Provided material:
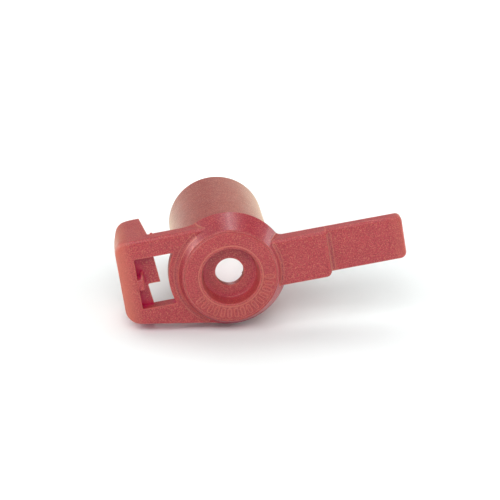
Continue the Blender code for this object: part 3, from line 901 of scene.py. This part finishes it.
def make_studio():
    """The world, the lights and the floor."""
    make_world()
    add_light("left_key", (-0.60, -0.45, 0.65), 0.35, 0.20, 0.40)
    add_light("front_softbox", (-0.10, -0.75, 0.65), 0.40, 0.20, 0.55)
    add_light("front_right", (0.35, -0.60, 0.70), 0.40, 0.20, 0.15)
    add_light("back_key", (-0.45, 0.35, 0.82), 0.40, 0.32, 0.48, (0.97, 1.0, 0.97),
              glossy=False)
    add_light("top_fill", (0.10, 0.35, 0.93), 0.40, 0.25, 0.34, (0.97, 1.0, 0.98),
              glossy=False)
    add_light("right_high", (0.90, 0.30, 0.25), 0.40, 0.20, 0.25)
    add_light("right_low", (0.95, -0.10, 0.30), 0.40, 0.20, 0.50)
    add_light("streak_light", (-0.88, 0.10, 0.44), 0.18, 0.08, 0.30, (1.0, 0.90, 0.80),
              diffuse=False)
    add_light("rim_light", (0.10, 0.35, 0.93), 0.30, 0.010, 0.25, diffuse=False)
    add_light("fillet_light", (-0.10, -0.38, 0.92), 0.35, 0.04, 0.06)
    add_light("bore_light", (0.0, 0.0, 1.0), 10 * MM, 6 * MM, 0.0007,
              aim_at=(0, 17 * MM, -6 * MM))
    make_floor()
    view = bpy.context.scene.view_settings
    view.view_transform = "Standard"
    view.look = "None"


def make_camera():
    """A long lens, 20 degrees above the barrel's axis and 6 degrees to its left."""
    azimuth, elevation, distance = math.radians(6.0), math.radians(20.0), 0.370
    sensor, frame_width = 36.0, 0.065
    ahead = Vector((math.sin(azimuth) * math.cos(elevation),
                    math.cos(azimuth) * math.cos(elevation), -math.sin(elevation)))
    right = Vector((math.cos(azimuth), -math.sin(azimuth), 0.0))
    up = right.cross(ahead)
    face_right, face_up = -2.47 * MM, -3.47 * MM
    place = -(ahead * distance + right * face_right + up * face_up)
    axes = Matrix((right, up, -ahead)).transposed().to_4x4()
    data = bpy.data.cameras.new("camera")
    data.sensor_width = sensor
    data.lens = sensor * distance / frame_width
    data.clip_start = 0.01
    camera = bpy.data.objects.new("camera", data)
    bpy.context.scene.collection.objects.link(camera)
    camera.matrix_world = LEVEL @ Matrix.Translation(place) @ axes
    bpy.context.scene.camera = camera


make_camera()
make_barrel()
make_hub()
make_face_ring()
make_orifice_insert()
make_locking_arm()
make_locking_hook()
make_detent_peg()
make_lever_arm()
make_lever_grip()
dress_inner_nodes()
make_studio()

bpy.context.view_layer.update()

Directions for this task: Report all lines of the data above that include the string "scene".

Completed exercise:
Continue the Blender code for this object: part 3, from line 901 of scene.py. This part finishes it.
    view = bpy.context.scene.view_settings
    bpy.context.scene.collection.objects.link(camera)
    bpy.context.scene.camera = camera